Une première mondiale: l’UE met en place sa loi sur la régulation de l’intelligence artificielle
Cela fait quatre ans que le Parlement européen travaillait sur un texte de loi – le premier au monde – devant encadrer l’utilisation de l’intelligence artificielle pour les entreprises. Car l’enjeu est de taille: le développement de l’IA est autant une immense opportunité qu’un très grand facteur de risques. On craint qu’elle ne menace de nombreux emplois, mais aussi qu’elle ne renforce les logiciels de surveillance. Voire qu’elle ne mette en danger la vie des utilisateurs.
Le règlement européen sur l’IA a obtenu l’approbation de l’ensemble des États-membres de l’Union, et entre donc en vigueur dès ce jeudi. C’est la première fois qu’un texte de loi encadrera les utilisations de l’IA, en particulier commerciales. Et c’est une première mondiale dont l’impact n’est pas à négliger, pour les grandes entreprises technologiques comme pour les particuliers.
Ce qui sera sévèrement encadré
Jouer à l’apprenti-sorcier avec l’IA, c’est terminé. La législation applique une approche basée sur les risques pour la régulation de l’IA, détaille dans une analyse des textes le média économique CNBC. Ce qui signifie que les différentes applications de la technologie sont régulées différemment en fonction du niveau de risque qu’elles posent à la société.

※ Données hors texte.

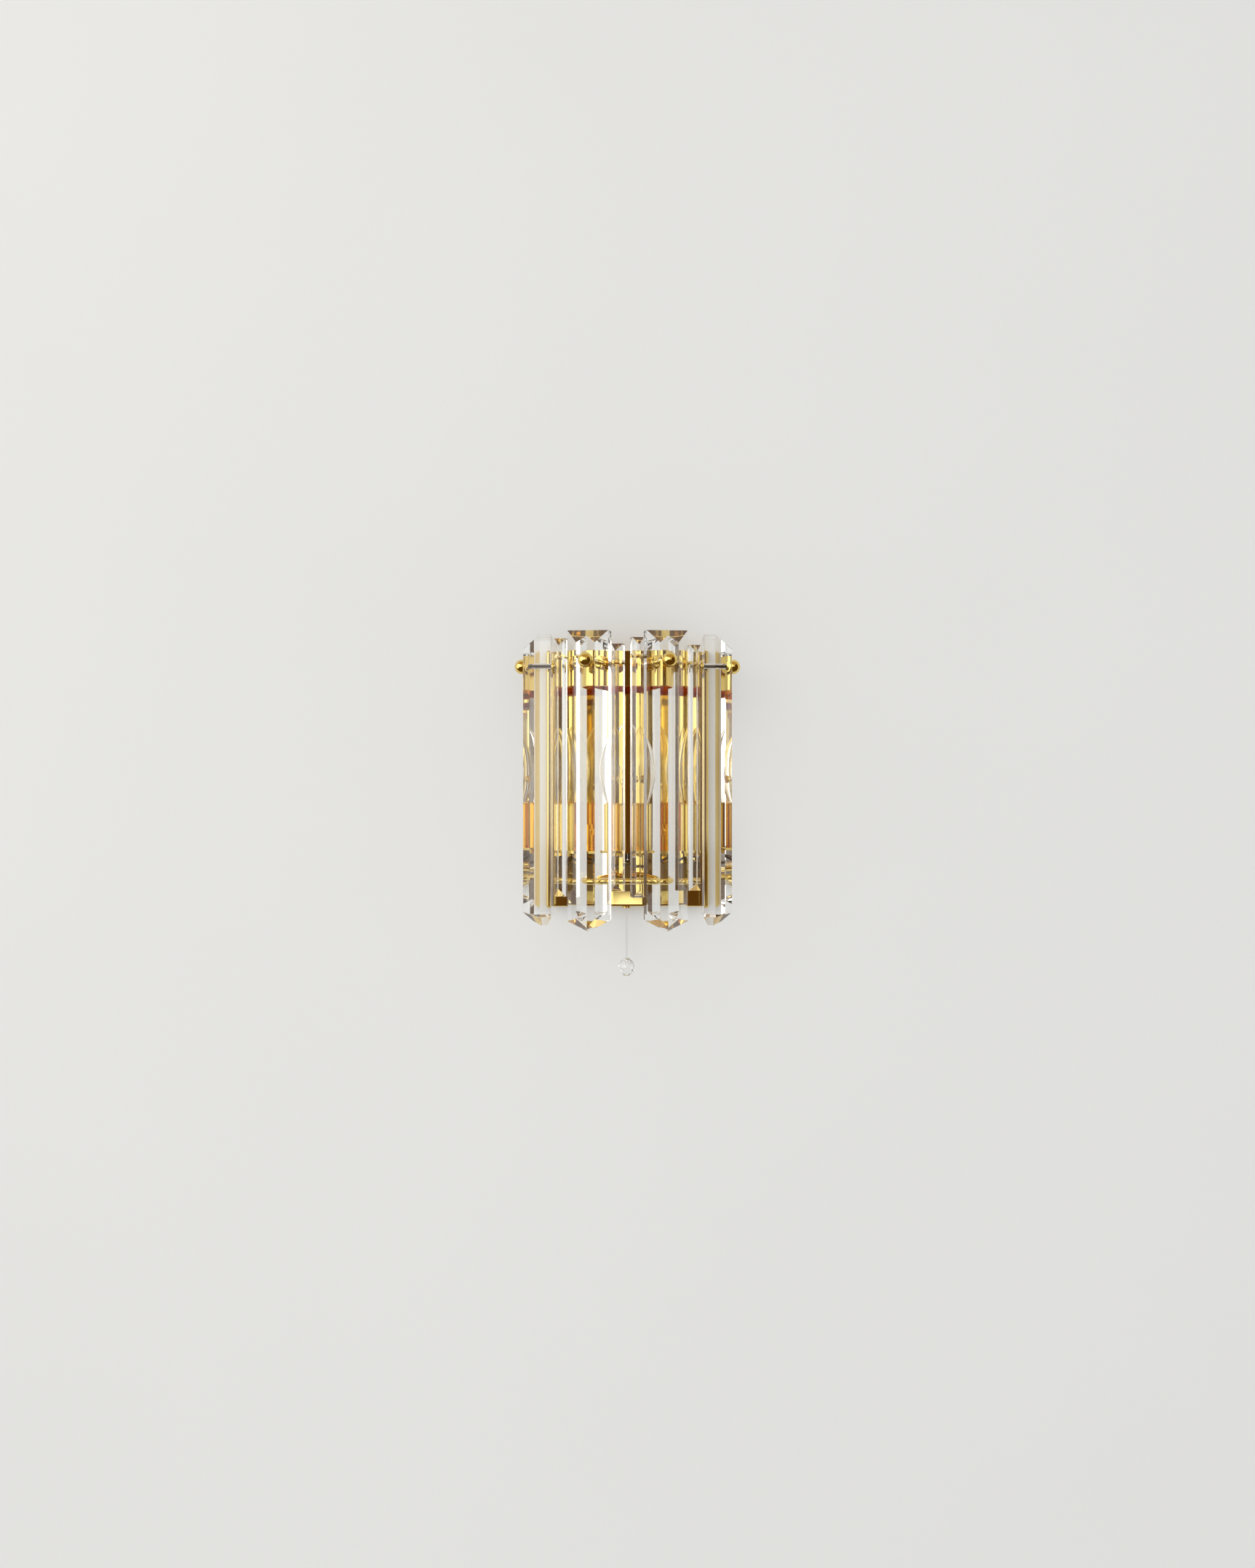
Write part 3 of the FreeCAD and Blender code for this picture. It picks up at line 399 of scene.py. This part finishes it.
class BrassSettings(bpy.types.PropertyGroup):
    colour: bpy.props.FloatVectorProperty(
        name="Gilding", description="Colour of the gilt brass", subtype="COLOR", default=(0.88, 0.67, 0.22),
        min=0.0, max=1.0)
    roughness: bpy.props.FloatProperty(
        name="Haze", description="Roughness of the polish", default=0.035, min=0.0, max=1.0)
    thread_pitch: bpy.props.FloatProperty(
        name="Thread pitch", description="Rise of the stud threads per turn", default=0.0007, min=0.0002,
        max=0.002, unit="LENGTH")


class LampSettings(bpy.types.PropertyGroup):
    glass_wall: bpy.props.FloatProperty(
        name="Glass wall", description="Thickness of the lamp's glass", default=0.0007, min=0.0003, max=0.0015,
        unit="LENGTH")
    coil_radius: bpy.props.FloatProperty(
        name="Coil radius", description="Radius of the filament's fine coil", default=0.00032, min=0.0001,
        max=0.001, unit="LENGTH")


class CordSettings(bpy.types.PropertyGroup):
    diameter: bpy.props.FloatProperty(
        name="Diameter", description="Thickness of the pull cord", default=0.0015, min=0.0005, max=0.004,
        unit="LENGTH")
    braid: bpy.props.FloatProperty(
        name="Braid", description="Length of one turn of the braid's strands", default=0.0012, min=0.0005,
        max=0.01, unit="LENGTH")
    colour: bpy.props.FloatVectorProperty(
        name="Cord colour", description="Colour of the braid", subtype="COLOR", default=(0.80, 0.79, 0.76),
        min=0.0, max=1.0)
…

Des applications de l’IA seront ainsi considérées comme “à haut risque”: les véhicules autonomes (on se souvient des accidents en série chez Tesla, dont certains mortels), les dispositifs médicaux, les systèmes de décision de prêt, les systèmes de notation éducative et les systèmes d’identification biométrique à distance. Toute application commerciale entrant dans cette catégorie sera soumise à des systèmes d’évaluation et de mitigation des risques draconiens.
Et ce qui est strictement interdit
D’autres utilisations de l’IA seront considérées comme en contradiction avec la loi européenne ; on parle de “risque inacceptable”. Ce sera par exemple le cas des systèmes de “scoring social” qui classent les citoyens en fonction de l’agrégation et de l’analyse de leurs données. Mais aussi de la police “prédictive” qui tenterait d’estimer la probabilité que quelqu’un commette un crime, comme dans Minority Report – la SF n’est jamais loin quand on parle d’IA. De même, l’utilisation de la technologie de reconnaissance émotionnelle sur le lieu de travail ou dans les écoles sera interdite.
Un texte qui portera plus loin que l’UE
Ce sont bien sûr les grandes entreprises technologiques, celles qui investissent massivement dans le développement des IA, qui sont les premières visées par ce texte. Et même si ni Microsoft, Alphabet, ou encore Meta ne sont basées en Europe, l’UE représente un tel marché qu’elles devront bien s’adapter. D’autant que ces lois peuvent en inspirer d’autres, ailleurs.
“Le règlement sur l’IA a des implications qui vont bien au-delà de l’UE”, confirme auprès de CNBC Charlie Thompson, vice-président senior de l’entreprise informatique Appian. “Il s’applique à toute organisation ayant une opération ou un impact dans l’UE, ce qui signifie que le règlement sur l’IA s’appliquera probablement à vous, peu importe où vous êtes situé. Cela entraînera un contrôle beaucoup plus strict des géants technologiques en ce qui concerne leurs opérations sur le marché de l’UE et leur utilisation des données des citoyens de l’UE.”
L’IA d’usage commun
Quant à l’IA générative de contenus, celle que le commun des utilisateurs connait, elle entre dans la catégorie “à usage général”. Ce qui ne veut pas dire que ChatGPT et autre Gemini ne seront pas soumis à des règles. Ces systèmes devront se plier aux lois de protection de la propriété intellectuelle de l’UE, tout en assurant aussi une protection suffisante des données de leurs utilisateurs, et fournir des preuves de transparence sur la formation du modèle IA.
Les développeurs d’IA ont toutefois réagi que l’UE devait s’assurer que les modèles open-source — qui sont gratuits pour le public et peuvent être utilisés pour construire des applications d’IA sur mesure — ne soient pas trop strictement régulés.